'''

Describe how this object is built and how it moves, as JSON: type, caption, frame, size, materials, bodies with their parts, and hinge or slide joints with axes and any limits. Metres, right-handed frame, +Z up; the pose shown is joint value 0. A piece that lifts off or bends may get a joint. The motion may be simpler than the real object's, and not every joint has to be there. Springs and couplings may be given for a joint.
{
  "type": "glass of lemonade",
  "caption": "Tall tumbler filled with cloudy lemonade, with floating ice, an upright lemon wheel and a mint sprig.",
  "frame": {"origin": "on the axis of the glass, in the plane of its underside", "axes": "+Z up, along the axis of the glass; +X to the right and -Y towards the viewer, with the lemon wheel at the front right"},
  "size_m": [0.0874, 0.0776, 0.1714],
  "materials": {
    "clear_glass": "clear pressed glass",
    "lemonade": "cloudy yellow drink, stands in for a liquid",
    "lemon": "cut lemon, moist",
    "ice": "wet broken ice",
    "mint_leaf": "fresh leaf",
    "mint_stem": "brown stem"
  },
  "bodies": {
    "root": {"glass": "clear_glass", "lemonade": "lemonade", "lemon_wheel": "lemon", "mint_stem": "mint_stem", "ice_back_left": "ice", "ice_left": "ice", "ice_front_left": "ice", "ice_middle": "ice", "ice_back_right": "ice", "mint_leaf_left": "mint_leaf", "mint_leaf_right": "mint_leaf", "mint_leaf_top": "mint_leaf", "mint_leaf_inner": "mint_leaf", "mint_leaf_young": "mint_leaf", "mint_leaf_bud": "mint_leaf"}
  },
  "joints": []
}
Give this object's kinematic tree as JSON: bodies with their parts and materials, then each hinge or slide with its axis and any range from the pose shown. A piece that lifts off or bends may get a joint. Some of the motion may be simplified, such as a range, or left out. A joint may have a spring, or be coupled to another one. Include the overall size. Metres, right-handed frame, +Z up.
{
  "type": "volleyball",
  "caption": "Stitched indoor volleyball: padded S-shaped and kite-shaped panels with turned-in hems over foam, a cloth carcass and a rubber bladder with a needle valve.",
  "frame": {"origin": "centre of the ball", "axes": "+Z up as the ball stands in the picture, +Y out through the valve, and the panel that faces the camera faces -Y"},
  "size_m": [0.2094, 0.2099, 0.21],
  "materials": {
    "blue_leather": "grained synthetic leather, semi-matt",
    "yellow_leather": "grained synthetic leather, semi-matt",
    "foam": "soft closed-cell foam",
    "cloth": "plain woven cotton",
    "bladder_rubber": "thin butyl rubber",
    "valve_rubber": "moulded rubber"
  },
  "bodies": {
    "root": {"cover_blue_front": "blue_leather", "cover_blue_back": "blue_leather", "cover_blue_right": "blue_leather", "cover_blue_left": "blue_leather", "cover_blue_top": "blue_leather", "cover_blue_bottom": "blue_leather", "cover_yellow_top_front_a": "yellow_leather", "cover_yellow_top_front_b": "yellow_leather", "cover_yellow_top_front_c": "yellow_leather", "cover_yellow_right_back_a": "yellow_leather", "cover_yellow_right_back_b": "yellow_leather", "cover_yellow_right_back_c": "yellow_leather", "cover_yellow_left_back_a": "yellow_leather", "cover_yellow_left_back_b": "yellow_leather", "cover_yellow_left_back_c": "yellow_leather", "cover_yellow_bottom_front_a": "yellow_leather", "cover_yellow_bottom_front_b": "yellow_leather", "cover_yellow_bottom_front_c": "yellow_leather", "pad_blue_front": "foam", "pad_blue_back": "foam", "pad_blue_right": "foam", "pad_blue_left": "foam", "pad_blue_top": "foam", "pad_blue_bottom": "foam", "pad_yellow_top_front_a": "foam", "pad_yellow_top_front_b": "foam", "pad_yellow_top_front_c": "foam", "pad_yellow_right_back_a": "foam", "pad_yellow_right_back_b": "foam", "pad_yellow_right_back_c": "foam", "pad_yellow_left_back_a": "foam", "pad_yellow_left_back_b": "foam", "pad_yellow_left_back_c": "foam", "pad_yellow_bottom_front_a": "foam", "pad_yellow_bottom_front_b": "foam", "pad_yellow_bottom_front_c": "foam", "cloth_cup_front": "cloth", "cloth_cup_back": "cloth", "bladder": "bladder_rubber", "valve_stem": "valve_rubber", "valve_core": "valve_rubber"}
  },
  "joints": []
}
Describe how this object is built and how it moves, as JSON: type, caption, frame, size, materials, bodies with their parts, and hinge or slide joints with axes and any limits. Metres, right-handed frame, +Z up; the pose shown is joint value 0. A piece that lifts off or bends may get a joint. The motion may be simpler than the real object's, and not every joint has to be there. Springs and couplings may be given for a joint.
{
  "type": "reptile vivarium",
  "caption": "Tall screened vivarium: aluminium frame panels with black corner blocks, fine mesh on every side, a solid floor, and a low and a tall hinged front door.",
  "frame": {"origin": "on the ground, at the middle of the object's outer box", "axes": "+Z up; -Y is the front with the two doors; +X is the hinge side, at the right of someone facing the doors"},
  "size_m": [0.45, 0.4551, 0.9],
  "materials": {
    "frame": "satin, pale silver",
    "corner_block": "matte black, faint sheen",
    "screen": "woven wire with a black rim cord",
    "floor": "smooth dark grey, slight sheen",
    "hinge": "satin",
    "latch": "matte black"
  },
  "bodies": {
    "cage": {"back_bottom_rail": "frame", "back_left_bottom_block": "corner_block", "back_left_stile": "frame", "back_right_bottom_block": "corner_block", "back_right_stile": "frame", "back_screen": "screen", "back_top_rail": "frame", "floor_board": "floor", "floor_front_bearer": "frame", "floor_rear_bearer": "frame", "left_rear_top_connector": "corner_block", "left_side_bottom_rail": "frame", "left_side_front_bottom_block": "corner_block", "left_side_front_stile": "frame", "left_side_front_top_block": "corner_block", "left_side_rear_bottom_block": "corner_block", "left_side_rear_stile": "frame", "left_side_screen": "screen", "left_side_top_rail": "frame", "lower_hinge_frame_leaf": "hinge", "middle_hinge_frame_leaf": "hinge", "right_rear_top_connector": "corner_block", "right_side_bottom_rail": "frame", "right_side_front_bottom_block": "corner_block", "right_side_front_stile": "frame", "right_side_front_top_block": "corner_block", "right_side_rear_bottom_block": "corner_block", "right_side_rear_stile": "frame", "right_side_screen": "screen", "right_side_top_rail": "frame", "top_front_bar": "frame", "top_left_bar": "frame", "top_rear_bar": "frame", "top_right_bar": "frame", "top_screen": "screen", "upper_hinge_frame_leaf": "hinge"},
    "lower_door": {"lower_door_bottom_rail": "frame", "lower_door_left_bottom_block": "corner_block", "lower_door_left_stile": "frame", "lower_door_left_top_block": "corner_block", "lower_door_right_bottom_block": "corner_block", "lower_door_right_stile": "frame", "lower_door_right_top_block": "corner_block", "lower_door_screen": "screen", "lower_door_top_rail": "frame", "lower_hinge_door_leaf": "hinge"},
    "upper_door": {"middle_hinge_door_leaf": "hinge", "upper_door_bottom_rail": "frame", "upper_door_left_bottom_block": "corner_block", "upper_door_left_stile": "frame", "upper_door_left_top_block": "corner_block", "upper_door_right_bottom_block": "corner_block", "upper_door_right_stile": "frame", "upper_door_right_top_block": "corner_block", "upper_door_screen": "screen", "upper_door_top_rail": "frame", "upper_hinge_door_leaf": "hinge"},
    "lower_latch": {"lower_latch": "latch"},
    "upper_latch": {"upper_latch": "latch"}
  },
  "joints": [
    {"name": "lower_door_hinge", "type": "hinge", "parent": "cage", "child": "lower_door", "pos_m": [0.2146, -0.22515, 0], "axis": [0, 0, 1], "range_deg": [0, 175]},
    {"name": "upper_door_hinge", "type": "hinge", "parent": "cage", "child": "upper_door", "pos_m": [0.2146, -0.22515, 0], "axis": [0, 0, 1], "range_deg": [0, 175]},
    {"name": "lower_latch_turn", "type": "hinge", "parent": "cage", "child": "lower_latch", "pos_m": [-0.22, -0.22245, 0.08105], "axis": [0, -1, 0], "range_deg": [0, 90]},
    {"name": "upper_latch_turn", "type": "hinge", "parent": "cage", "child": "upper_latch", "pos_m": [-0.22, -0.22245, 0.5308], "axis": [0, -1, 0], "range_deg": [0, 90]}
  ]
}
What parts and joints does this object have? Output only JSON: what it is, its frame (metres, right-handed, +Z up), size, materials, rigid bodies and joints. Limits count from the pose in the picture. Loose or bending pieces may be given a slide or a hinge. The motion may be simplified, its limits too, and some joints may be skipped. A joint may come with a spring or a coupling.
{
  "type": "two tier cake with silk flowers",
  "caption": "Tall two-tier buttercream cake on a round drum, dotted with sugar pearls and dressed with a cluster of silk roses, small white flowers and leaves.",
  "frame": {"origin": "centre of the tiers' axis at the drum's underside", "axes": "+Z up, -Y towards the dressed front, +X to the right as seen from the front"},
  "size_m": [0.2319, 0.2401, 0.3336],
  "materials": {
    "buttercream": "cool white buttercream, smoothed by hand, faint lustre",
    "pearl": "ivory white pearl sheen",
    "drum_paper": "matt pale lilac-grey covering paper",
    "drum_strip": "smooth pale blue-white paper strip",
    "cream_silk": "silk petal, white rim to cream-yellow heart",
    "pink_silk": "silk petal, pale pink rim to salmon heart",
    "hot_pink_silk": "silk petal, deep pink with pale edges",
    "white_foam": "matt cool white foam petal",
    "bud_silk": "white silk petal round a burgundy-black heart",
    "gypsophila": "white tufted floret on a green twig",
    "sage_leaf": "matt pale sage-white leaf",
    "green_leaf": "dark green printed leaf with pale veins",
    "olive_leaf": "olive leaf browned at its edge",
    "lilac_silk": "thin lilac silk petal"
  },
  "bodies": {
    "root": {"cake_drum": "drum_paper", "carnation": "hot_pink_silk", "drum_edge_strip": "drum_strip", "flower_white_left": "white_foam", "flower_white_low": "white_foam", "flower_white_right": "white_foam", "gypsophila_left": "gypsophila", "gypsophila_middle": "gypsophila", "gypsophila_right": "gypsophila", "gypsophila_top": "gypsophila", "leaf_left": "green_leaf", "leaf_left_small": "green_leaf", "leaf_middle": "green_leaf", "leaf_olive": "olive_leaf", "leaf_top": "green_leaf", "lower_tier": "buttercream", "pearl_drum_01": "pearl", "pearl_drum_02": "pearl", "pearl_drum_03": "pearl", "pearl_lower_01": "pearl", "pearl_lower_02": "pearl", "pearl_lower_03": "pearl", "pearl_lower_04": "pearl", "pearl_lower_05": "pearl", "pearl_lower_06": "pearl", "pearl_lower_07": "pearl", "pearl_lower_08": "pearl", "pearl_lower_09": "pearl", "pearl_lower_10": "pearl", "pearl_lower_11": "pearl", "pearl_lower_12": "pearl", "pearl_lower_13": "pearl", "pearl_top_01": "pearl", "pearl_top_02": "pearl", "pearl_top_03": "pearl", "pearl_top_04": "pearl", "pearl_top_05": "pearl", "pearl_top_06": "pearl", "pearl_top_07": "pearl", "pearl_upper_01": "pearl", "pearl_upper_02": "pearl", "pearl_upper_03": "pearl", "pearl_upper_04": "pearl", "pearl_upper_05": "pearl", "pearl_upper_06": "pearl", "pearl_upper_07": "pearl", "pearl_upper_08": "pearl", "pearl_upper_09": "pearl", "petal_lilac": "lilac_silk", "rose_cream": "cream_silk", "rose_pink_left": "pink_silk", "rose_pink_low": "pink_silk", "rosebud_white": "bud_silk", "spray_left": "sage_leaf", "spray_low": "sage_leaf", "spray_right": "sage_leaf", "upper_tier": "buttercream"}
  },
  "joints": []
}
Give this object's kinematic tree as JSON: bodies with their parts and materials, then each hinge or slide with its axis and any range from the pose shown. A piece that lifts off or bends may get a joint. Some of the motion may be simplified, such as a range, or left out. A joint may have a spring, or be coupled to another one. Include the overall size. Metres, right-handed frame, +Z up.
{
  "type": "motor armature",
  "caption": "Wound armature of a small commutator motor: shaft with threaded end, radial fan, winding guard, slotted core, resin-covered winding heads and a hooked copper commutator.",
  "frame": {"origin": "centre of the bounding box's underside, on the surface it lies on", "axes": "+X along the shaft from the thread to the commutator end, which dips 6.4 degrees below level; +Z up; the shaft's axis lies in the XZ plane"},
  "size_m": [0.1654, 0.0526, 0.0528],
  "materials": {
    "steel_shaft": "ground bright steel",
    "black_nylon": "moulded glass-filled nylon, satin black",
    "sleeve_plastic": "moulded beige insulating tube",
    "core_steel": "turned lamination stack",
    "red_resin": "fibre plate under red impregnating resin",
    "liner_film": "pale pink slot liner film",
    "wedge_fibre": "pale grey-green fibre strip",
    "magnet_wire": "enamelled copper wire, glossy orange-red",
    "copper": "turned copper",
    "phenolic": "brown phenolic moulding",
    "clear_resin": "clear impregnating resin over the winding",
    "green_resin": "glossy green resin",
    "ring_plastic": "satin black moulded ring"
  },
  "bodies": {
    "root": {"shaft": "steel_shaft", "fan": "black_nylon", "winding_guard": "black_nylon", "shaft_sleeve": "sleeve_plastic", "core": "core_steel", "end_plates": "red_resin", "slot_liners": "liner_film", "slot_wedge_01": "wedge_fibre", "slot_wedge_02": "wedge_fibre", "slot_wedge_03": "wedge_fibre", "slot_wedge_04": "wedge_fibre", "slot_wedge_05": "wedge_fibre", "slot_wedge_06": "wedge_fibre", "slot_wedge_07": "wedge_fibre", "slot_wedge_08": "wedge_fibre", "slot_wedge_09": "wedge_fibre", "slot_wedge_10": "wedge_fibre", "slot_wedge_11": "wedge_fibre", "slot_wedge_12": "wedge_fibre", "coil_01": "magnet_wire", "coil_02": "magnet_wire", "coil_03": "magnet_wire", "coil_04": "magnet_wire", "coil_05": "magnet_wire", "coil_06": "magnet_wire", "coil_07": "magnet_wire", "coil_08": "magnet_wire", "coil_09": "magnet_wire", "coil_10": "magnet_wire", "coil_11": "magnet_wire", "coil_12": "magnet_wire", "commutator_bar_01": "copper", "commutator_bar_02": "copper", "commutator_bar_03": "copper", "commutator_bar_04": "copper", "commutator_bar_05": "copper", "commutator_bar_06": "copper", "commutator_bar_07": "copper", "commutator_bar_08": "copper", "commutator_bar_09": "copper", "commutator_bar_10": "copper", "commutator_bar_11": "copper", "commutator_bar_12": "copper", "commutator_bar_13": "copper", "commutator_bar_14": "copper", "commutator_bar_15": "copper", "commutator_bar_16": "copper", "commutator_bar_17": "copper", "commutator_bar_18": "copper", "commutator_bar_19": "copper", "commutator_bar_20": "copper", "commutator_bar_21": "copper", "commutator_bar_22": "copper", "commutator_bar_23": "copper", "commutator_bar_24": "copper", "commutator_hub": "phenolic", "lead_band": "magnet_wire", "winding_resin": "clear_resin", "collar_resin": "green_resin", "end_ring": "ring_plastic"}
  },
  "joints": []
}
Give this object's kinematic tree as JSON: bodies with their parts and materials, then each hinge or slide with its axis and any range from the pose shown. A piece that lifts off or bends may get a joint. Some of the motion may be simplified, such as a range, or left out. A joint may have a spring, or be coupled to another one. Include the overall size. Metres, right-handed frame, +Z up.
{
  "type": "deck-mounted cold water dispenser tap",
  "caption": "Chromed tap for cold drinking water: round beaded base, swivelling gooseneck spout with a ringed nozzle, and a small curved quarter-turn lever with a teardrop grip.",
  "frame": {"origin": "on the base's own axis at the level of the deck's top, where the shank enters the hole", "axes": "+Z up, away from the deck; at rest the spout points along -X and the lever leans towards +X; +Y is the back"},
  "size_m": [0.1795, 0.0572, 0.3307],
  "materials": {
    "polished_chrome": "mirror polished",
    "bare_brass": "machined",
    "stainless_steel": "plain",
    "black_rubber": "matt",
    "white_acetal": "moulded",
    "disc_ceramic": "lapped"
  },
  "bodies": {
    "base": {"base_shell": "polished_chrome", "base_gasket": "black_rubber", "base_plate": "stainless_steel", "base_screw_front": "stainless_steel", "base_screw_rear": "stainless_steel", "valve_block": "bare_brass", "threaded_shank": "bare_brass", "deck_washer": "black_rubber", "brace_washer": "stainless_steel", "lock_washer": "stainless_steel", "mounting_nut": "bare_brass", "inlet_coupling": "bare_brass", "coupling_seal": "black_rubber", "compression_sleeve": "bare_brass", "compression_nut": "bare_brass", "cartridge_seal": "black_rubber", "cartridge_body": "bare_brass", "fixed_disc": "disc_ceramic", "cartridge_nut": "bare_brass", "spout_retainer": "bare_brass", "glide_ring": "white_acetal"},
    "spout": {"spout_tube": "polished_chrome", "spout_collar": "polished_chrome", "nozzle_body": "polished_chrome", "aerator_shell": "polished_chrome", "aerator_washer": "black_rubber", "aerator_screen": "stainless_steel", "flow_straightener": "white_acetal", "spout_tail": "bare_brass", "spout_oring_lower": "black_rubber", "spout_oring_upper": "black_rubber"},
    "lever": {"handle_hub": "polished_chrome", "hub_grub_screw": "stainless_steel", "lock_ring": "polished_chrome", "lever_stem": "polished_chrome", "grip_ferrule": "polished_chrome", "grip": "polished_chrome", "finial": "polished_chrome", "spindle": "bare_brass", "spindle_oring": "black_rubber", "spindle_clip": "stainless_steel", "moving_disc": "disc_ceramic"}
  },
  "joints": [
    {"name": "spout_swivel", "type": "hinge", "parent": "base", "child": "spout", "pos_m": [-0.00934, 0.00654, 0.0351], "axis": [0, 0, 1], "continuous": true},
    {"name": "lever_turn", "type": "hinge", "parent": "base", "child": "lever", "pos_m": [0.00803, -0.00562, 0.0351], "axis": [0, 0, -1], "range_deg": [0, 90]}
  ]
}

'''

== DO THIS ==
Count how many lines in the data contain the word "picture", giving the number without comment.

== RESULT BELOW ==
2